Дни и ночи тянулись, слившись в одну темную полосу, и вдруг на протяжении каких-то суток все изменилось.
Во-первых, мы вышли из полярной ночи. Почти две недели «Федор Ушаков» вез нас севернее 70° с. ш., из них больше недели – за 75-м градусом. И вот в районе пролива Лонга мы пересекли 70-ю параллель в обратном направлении – и, пусть на пару часов, но увидели солнце. А потом начали видеть мир вокруг: и белых медведей, шагающих по льдинам, и нерп, выныривающих из полыней, и пролетавших мимо птиц. А уже перед самым Беринговым проливом нас приветствовали моржи.
Во-вторых, мы покинули зону льдов. Вскоре после прохождения чукотского села Ванкарем, куда весной 1934 года эвакуировали участников экспедиции Отто Шмидта на пароходе «Челюскин», началась чистая вода.
И наконец рано утром судно вошло в Берингов пролив, обогнув мыс Дежнёва – самую восточную оконечность Евразии. И Северный морской путь остался позади! Расстояние в 2194 мили (4063 километра) от мыса Желания до мыса Дежнёва наш «Федор Ушаков» пре-одолел за 8 суток 9 часов 52 минуты, двигаясь со средней скоростью 10,9 узла (20,2 километ-ра в час). Во второй половине ноября, в одиночку, – разве мы не молодцы?

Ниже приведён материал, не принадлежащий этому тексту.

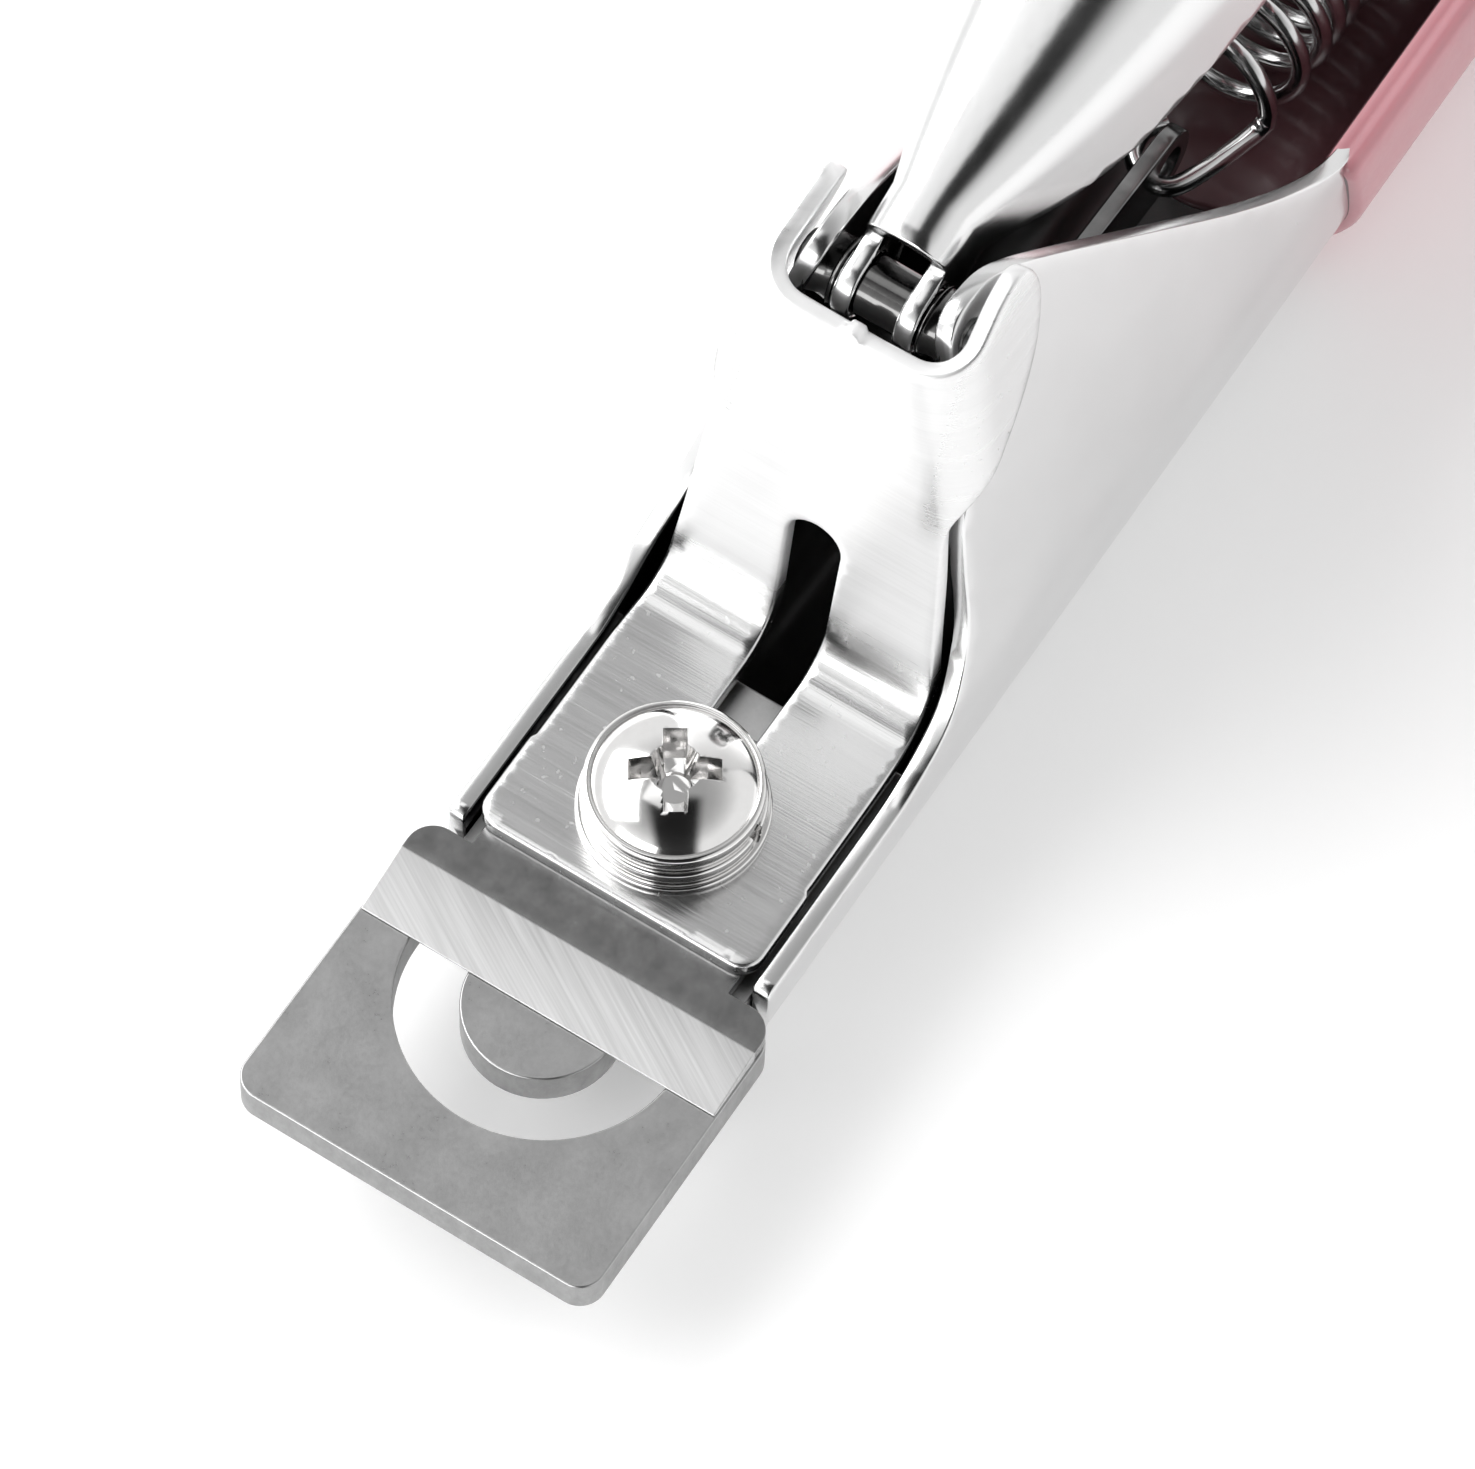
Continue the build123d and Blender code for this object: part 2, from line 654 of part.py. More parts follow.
def level_lever():
    """The lever lying level, with the pivot at the origin."""
    shell = lever_solid(0, 0, LEVER_LONG - GRIP_OUT, -12) - lever_solid(SHEET, -1, LEVER_LONG, -14)
    shell = shell & lever_side(0)
    front = lever_solid(0, 0, 3.0, -12) - lever_solid(SHEET, -1, 4, -14)
    front = front & box(-3.05, -1.6, -5, 5, 0.4, 6)
    body = shell + front + cheek(-1) + cheek(1)
    body = body & Pos(-LEVER_LONG + GRIP_OUT - REAR_X, 0, 0) * plan_end(REAR_X, 20, 200)
    return body - rod_y(0, 0, PIVOT_R + PIVOT_FIT + 0.3, -8, 8)


def place_lever(shape):
    """Turn a level piece up to its rest angle and put it on the pivot."""
    return Pos(PIVOT_X, 0, PIVOT_Z) * Rot(0, LEVER_ANGLE, 0) * shape


def upper_handle():
    return place_lever(level_lever())


def upper_grip():
    outer = lever_solid(-GRIP_OUT, LEVER_GRIP_U, LEVER_LONG, -12)
    inner = lever_solid(SHEET + GRIP_IN, LEVER_GRIP_U - 1, LEVER_LONG + 1, -14)
    body = (outer - inner) & lever_side(GRIP_OUT)
    body = body & Pos(-LEVER_LONG - REAR_X, 0, 0) * plan_end(REAR_X, 20, 200)
    body -= rod_y(-LEVER_GRIP_U + 6.4, -4.6, 7.4, -20, 20)
    return place_lever(body - level_lever())


def lever_sleeve():
    """The bush that the lever's cheeks are pressed on, turning on the pin."""
    sleeve = rod_y(0, 0, PIVOT_R + PIVOT_FIT + 0.3, -CHEEK_OUT, CHEEK_OUT)
    return place_lever(sleeve - rod_y(0, 0, PIVOT_R + PIVOT_FIT, -8, 8))


# ---- spring ----
def hook(eye_x, coil_x):
    """A wire loop from the last coil to an eye."""
    wire = SPRING_WIRE / 2
    side = 1 if eye_x > coil_x else -1
    loop_r = 1.5
    centre = eye_x - side * (loop_r - 0.25)
    loop = Pos(centre, 0, SPRING_Z) * Torus(loop_r, wire - 0.05)
    neck = rod_x(0, SPRING_Z, wire, min(centre - side * loop_r, coil_x), max(centre - side * loop_r, coil_x))
    return loop + neck


def return_spring():
    coil = rod_x(0, SPRING_Z, SPRING_R, SPRING_REAR_X, SPRING_FRONT_X)
    bore = SPRING_R - SPRING_WIRE
    coil -= rod_x(0, SPRING_Z, bore, SPRING_REAR_X + SPRING_WIRE, SPRING_FRONT_X - SPRING_WIRE)
    return coil + hook(LINK_EYE_X, SPRING_FRONT_X) + hook(ANCHOR_X, SPRING_REAR_X)


def spring_anchor():
    """An upright lug riveted to the channel's floor."""
    floor = HANDLE_FLOOR + SHEET
    half = LINK_T / 2
    foot = box(ANCHOR_X - 5.6, ANCHOR_X + 1.0, -2.2, 2.2, floor, floor + 0.8)
    post = box(ANCHOR_X - 1.9, ANCHOR_X + 1.0, -half, half, floor, SPRING_Z)
    post += rod_y(ANCHOR_X - 0.2, SPRING_Z, 1.7, -half, half)
    body = foot + post - rod_y(ANCHOR_X, SPRING_Z, EYE_R, -8, 8)
    return body - rod_z(ANCHOR_RIVET_X, 0, RIVET_R, 0, 4)


def anchor_rivet():
    floor = HANDLE_FLOOR + SHEET
    wide = RIVET_R + ANCHOR_RIVET_LIP
    shank = rod_z(ANCHOR_RIVET_X, 0, RIVET_R, RIVET_FACE, floor + 0.8)
    top = rod_z(ANCHOR_RIVET_X, 0, wide, floor + 0.8, floor + 1.3)
    return shank + top + rod_z(ANCHOR_RIVET_X, 0, wide, RIVET_FACE, HANDLE_FLOOR)


NODES = {
    "lower_handle": lower_handle,
    "lower_grip": lower_grip,
    "head_plate": head_plate,
    "head_bed": head_bed,
    "head_rivets": head_rivets,
    "pivot_pin": pivot_pin,
    "pivot_spacers": pivot_spacers,
    "slide_cover": slide_cover,
    "blade": blade,
    "clamp_screw": clamp_screw,
    "lock_washer": lock_washer,
    "flat_washer": flat_washer,
    "nut_washer": nut_washer,
    "slide_nut": slide_nut,
    "drive_lugs": drive_lugs,
    "drive_pin": drive_pin,
    "pull_link": pull_link,
    "upper_handle": upper_handle,
    "upper_grip": upper_grip,
    "lever_sleeve": lever_sleeve,
    "return_spring": return_spring,
    "spring_anchor": spring_anchor,
    "anchor_rivet": anchor_rivet,
}

for node_name, maker in NODES.items():
    export(maker(), node_name)
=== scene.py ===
"""Looks for the lever nail-tip cutter: bent sheet steel, plated hardware, a coil spring and dipped grips."""
from math import acos, asin, atan, ceil, cos, exp, pi, radians, sin, sqrt, tan

import bmesh
import bpy
import numpy as np
from mathutils import Matrix, Vector
from mathutils.geometry import delaunay_2d_cdt
from mathutils.kdtree import KDTree


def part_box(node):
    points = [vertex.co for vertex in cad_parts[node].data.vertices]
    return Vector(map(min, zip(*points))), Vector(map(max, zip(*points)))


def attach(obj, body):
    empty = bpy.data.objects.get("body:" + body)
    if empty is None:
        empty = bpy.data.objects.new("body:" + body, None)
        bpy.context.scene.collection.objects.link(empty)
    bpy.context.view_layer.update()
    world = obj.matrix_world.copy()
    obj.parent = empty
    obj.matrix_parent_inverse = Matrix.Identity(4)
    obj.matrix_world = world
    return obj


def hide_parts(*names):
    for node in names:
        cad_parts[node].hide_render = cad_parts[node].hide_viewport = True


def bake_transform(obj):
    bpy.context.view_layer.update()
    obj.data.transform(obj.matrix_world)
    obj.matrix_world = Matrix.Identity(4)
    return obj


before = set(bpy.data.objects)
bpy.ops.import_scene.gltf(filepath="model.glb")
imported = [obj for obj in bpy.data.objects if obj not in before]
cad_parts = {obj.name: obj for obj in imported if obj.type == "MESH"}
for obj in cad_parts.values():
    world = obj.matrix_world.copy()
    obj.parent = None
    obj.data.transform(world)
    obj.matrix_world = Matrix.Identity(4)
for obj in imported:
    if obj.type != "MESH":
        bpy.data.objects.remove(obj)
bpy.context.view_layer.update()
MM = 0.001
WALL_BACK = 14.9


# ---------------------------------------------------------------- camera first
VIEW_TARGET = Vector((37.7, -6.5, -16.9)) * MM
VIEW_AZIMUTH = radians(30)
VIEW_HEIGHT = radians(62)
VIEW_ROLL = radians(3)
VIEW_DISTANCE = 400 * MM
SENSOR = 36.0
FOCAL = 8500 / 1475 * SENSOR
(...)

Об этом я говорил с Александром Кутлубаевым – нашим капитаном. Всегда спокойный и уверенный, внимательный к нам, пассажирам, и к команде – таким я запомню его в нашем переходе. А каким этот переход запомнится ему?
– Мы ниоткуда не вырывались, никуда не прорывались: следовали по маршруту к точке назначения. Для нас это был обычный коммерческий рейс. Вся его необычность в том, что и для совсем нового судна, и для многих членов экипажа, включая меня, это был первый проход по Северному морскому пути.
До «Федора Ушакова» Александр уже успел проработать в «Совкомфлоте» два контракта капитаном похожего по классу судна «Алексей Чириков».
– Не могу сказать, что я не знаком со льдом. На Сахалине ледовая обстановка тяжелая с февраля по май. Но прохождение Северным морским путем – это своего рода престижный клуб для капитанов.